#### [Exercise description]
Find every line of the listing below where "rigid" appears, and copy it.

#### [Given records]
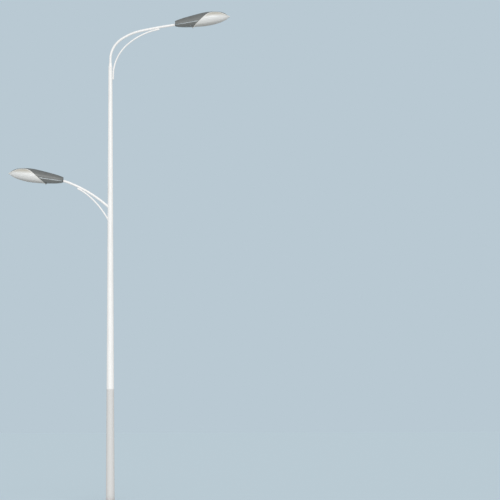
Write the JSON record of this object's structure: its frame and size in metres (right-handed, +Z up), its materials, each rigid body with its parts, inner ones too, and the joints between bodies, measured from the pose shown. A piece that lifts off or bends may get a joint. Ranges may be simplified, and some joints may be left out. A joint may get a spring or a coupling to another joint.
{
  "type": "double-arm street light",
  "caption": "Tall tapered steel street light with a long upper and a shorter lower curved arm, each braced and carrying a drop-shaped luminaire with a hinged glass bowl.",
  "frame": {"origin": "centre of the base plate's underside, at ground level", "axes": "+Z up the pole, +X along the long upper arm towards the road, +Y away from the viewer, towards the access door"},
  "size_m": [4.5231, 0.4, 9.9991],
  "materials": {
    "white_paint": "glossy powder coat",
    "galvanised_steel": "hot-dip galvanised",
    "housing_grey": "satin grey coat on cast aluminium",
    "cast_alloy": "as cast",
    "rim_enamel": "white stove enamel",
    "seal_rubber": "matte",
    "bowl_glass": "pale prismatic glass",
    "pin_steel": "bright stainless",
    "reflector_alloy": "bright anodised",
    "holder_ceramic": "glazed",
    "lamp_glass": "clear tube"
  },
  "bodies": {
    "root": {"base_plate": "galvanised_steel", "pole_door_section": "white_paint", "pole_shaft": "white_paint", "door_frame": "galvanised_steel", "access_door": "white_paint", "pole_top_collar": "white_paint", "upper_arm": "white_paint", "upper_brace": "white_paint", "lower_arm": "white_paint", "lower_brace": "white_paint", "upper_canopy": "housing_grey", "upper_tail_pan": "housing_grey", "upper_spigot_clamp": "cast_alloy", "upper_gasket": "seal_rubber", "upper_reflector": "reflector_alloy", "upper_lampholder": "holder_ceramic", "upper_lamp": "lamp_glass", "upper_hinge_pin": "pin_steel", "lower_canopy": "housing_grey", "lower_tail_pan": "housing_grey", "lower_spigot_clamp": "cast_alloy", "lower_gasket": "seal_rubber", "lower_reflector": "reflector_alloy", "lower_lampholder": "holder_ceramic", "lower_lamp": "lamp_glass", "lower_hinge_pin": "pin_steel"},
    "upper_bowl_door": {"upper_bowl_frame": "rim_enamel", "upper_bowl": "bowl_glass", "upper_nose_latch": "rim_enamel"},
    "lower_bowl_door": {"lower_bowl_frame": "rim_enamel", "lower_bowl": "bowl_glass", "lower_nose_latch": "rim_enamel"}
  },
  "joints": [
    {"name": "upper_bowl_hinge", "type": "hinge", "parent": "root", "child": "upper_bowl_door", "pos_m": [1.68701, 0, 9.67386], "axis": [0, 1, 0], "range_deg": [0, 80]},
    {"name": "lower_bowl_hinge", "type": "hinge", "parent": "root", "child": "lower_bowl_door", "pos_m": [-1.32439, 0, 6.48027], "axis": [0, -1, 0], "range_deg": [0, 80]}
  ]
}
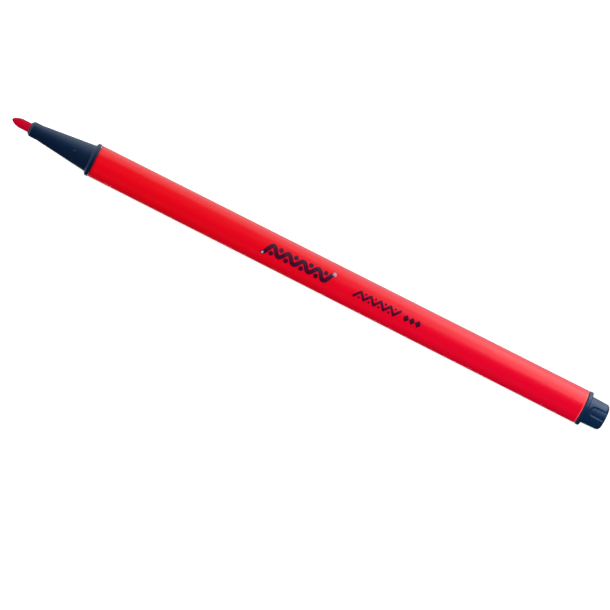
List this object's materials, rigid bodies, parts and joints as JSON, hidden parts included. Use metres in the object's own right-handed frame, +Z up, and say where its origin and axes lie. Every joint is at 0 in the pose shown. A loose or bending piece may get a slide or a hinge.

#### [Exercise answer]
Write the JSON record of this object's structure: its frame and size in metres (right-handed, +Z up), its materials, each rigid body with its parts, inner ones too, and the joints between bodies, measured from the pose shown. A piece that lifts off or bends may get a joint. Ranges may be simplified, and some joints may be left out. A joint may get a spring or a coupling to another joint.
List this object's materials, rigid bodies, parts and joints as JSON, hidden parts included. Use metres in the object's own right-handed frame, +Z up, and say where its origin and axes lie. Every joint is at 0 in the pose shown. A loose or bending piece may get a slide or a hinge.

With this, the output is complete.